>> Start DATA EXTRACT
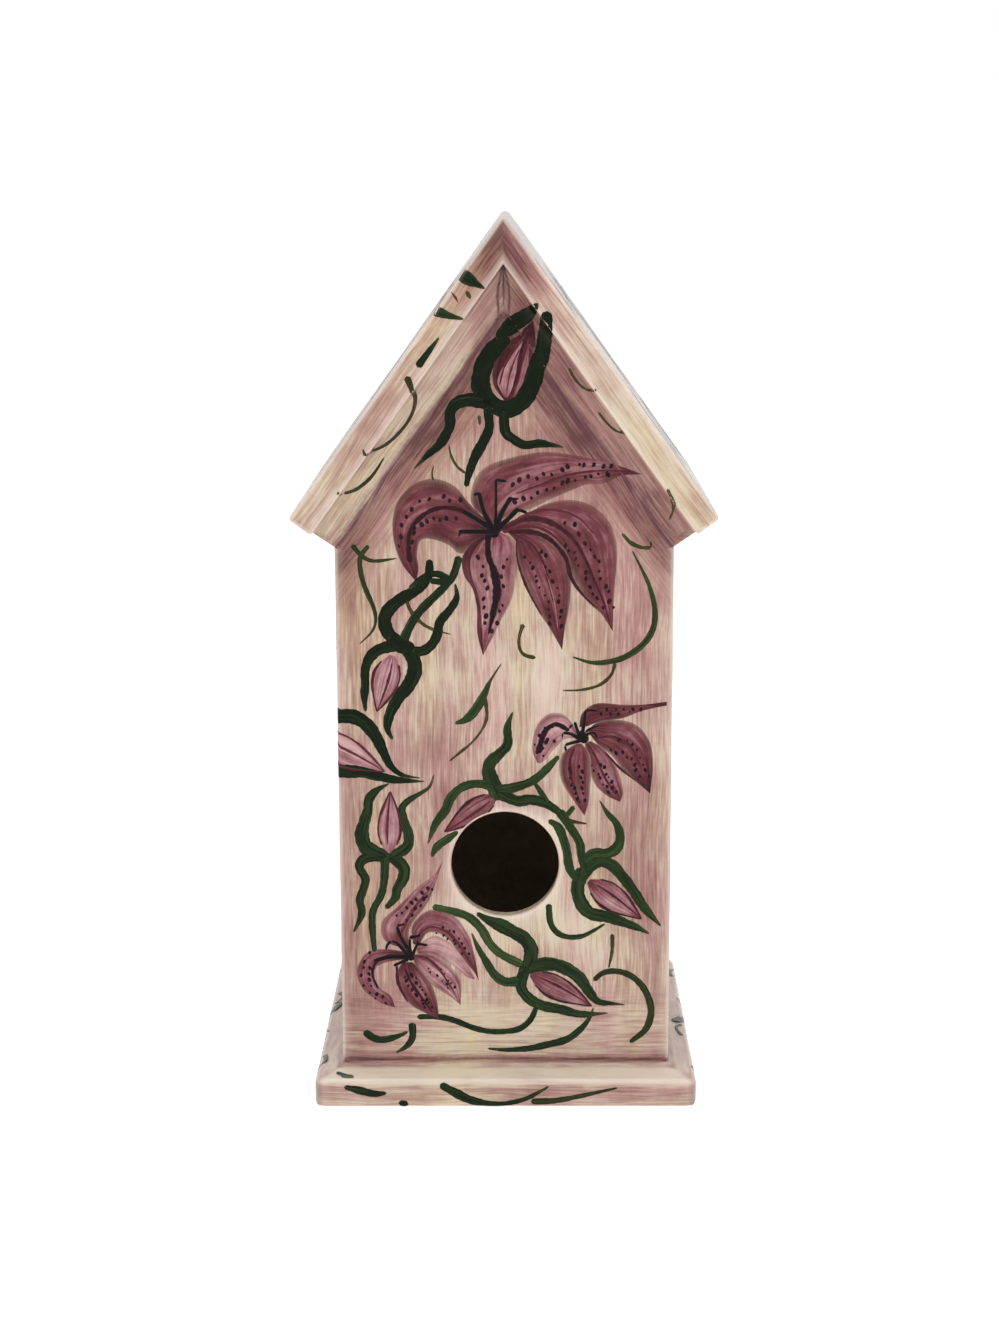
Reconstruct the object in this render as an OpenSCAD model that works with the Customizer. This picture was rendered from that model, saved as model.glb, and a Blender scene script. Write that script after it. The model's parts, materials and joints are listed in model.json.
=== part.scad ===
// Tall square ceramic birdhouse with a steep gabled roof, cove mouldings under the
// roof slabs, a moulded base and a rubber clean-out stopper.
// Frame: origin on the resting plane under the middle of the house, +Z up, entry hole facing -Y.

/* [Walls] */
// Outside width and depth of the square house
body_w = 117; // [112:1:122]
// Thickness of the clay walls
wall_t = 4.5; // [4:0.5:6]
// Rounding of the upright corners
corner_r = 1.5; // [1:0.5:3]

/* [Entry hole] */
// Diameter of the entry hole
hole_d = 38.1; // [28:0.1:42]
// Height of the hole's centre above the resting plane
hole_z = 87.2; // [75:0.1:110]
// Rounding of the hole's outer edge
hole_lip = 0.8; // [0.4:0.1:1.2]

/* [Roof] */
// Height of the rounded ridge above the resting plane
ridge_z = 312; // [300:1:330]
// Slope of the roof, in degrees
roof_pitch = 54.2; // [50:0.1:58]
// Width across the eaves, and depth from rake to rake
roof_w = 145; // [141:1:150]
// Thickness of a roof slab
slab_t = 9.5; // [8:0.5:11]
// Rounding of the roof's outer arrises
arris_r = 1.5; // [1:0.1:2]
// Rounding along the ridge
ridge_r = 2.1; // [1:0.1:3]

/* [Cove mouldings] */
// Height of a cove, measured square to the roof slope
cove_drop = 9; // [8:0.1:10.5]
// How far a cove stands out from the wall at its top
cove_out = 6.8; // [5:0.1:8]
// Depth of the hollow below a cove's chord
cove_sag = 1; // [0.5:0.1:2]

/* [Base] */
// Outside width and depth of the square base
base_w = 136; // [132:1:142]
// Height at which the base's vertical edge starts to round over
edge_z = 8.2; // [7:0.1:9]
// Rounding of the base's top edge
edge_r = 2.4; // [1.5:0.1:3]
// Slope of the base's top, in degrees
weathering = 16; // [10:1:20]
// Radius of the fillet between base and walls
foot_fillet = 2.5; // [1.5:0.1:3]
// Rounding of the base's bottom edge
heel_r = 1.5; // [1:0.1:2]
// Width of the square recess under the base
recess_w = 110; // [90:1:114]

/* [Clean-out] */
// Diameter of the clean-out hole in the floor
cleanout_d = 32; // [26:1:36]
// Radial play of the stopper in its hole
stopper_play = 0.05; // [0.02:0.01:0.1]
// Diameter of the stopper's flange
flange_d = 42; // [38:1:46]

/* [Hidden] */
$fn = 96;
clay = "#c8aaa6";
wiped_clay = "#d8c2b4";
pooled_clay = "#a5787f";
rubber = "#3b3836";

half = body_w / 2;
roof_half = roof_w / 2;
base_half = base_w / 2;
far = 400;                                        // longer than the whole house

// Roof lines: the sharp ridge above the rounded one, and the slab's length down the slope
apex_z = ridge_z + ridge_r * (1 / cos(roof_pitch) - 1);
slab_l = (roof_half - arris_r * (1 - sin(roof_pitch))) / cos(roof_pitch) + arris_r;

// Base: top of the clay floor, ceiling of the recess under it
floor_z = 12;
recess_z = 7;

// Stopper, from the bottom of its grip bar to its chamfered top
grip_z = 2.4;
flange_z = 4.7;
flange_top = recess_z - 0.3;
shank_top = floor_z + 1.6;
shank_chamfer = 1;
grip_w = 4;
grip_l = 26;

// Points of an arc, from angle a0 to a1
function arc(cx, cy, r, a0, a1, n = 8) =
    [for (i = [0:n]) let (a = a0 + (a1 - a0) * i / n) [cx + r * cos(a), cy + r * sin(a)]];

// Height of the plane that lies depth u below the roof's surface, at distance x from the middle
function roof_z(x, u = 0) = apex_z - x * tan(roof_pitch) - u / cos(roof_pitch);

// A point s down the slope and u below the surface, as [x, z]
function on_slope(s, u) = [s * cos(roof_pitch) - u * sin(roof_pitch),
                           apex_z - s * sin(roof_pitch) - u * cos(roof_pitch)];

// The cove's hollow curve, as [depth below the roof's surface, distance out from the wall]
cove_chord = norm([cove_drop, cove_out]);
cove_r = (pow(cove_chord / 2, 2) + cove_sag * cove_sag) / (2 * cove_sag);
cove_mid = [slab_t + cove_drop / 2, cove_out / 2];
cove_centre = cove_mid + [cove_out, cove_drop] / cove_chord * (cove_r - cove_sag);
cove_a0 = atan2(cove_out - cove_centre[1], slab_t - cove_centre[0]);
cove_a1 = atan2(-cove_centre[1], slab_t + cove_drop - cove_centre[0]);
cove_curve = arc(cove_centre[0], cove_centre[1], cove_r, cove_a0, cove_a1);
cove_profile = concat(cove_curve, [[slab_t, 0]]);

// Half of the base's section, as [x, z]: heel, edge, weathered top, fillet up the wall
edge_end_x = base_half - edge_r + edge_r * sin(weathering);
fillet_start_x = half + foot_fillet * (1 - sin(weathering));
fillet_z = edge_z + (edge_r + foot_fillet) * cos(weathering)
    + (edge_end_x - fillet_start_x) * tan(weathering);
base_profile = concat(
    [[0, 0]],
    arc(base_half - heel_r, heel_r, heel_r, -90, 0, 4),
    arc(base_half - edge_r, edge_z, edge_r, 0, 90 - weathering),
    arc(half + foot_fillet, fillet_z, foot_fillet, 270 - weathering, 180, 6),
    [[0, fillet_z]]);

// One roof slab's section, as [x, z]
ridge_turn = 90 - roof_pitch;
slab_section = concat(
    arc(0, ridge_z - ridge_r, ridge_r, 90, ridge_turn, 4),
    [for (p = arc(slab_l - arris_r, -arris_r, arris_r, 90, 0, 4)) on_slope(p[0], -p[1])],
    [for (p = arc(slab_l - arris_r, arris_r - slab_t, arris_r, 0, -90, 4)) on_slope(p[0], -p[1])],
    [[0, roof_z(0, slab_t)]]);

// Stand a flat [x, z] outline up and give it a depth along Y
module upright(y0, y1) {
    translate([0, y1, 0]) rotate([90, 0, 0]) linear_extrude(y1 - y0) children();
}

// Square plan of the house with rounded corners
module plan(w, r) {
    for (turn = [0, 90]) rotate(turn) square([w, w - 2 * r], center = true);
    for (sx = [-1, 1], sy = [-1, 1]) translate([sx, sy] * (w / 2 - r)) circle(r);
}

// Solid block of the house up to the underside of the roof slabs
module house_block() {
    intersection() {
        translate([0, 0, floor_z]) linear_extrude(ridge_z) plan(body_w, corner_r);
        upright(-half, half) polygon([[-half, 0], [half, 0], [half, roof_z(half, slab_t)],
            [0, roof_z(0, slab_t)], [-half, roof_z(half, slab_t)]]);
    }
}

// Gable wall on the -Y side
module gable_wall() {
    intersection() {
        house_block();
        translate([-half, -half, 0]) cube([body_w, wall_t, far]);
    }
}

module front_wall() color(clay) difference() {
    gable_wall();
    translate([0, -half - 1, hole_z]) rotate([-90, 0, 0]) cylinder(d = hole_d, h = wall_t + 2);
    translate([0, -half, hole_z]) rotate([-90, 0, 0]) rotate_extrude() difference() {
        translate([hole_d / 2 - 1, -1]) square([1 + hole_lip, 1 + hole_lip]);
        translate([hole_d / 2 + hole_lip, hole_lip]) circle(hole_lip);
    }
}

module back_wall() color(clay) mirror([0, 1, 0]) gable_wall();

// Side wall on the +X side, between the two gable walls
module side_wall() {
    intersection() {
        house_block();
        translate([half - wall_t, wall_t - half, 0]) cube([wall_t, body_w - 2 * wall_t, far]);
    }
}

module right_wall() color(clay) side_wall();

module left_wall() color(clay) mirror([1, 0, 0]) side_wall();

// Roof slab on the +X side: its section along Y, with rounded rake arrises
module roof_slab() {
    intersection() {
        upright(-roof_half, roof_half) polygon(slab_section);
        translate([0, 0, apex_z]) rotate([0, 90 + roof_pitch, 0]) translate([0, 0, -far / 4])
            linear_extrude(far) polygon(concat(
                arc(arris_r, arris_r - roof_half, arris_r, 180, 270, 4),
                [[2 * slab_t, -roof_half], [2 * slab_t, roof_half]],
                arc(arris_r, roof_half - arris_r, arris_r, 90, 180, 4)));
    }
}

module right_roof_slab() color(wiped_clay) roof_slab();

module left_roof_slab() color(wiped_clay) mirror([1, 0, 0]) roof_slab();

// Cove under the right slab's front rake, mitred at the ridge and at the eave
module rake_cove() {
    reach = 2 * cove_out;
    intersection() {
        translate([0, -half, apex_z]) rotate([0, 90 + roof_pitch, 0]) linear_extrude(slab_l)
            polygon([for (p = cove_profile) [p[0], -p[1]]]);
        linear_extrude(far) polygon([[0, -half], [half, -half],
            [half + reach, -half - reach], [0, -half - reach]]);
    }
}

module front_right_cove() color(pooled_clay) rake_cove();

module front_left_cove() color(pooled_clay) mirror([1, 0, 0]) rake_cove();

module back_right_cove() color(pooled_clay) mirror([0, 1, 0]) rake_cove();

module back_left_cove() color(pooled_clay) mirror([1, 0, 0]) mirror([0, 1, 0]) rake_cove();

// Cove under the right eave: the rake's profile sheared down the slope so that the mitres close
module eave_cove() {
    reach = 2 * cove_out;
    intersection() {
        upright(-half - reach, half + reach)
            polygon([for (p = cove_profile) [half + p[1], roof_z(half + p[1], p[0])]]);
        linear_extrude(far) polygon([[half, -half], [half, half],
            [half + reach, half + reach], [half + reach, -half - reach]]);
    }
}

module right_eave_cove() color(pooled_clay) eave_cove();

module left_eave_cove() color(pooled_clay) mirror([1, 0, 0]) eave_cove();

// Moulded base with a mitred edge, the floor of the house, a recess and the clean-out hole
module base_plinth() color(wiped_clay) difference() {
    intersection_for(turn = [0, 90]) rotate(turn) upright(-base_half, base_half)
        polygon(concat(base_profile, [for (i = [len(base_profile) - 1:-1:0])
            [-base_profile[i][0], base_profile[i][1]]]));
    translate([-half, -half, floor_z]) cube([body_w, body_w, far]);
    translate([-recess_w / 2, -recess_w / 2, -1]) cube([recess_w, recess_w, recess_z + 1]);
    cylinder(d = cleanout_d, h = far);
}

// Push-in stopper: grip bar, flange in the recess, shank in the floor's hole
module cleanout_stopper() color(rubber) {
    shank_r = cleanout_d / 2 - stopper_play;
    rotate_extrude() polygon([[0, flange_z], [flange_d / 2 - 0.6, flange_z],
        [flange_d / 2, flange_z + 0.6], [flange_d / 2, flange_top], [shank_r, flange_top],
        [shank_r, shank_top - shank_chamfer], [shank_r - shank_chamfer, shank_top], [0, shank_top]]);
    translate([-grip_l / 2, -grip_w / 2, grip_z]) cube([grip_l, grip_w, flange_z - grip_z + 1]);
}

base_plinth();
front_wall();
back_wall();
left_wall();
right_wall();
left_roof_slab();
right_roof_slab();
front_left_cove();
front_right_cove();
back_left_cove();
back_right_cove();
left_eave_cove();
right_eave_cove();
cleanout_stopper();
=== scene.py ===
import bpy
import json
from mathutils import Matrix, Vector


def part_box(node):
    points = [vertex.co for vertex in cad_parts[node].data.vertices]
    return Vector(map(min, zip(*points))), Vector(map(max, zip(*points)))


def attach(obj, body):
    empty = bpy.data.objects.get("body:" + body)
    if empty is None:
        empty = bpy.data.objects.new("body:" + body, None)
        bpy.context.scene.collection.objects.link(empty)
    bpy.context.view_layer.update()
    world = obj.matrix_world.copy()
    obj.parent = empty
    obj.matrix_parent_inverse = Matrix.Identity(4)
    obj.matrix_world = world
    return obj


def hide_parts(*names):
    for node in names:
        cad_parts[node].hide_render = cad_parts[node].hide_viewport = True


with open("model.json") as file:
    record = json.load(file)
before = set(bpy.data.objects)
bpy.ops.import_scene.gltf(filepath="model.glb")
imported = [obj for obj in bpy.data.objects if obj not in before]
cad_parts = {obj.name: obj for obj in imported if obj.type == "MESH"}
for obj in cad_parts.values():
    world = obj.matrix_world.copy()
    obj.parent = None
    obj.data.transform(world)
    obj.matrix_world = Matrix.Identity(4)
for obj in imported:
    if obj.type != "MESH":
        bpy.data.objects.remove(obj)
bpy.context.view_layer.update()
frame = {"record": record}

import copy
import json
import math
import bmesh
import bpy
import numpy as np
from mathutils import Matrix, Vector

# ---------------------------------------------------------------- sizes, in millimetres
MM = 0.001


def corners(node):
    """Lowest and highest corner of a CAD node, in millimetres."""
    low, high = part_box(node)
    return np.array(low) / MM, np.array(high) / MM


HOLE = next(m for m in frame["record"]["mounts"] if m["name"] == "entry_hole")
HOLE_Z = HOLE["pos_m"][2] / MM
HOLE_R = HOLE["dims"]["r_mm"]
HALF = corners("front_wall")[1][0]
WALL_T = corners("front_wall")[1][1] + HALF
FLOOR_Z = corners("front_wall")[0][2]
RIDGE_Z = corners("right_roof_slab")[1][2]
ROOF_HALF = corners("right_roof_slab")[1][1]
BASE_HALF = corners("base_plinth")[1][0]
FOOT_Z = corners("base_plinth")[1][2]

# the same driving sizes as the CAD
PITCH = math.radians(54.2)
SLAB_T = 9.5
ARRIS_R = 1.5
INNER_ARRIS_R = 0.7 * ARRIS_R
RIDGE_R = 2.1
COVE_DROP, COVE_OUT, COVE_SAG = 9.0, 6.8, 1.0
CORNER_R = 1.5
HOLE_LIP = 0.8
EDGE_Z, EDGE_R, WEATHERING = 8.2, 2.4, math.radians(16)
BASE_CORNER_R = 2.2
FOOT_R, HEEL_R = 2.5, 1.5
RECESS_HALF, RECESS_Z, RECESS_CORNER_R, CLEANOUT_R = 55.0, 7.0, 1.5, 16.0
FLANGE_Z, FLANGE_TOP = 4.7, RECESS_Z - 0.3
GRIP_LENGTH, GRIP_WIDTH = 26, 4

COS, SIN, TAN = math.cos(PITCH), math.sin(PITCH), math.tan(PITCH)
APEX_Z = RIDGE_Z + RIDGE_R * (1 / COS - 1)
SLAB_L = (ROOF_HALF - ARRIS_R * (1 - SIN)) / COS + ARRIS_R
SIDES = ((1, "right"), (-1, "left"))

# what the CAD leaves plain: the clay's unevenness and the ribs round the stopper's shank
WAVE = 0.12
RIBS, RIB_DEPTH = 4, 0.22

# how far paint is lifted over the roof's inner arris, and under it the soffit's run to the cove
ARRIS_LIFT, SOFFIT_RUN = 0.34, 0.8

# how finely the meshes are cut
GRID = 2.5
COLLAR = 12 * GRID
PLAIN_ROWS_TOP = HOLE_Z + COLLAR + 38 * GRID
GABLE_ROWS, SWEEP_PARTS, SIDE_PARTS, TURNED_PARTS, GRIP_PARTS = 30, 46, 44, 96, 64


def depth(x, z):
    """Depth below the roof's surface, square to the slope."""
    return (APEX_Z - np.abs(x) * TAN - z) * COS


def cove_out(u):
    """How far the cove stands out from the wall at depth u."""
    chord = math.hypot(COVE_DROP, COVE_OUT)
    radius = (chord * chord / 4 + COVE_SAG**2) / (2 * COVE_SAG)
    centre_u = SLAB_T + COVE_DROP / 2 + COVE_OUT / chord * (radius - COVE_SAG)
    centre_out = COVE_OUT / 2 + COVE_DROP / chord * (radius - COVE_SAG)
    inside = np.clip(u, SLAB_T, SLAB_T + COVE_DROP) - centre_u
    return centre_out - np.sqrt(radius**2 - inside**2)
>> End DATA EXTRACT
Identify each line of the material where the word "names" shows up, and copy it.

def hide_parts(*names):
    for node in names:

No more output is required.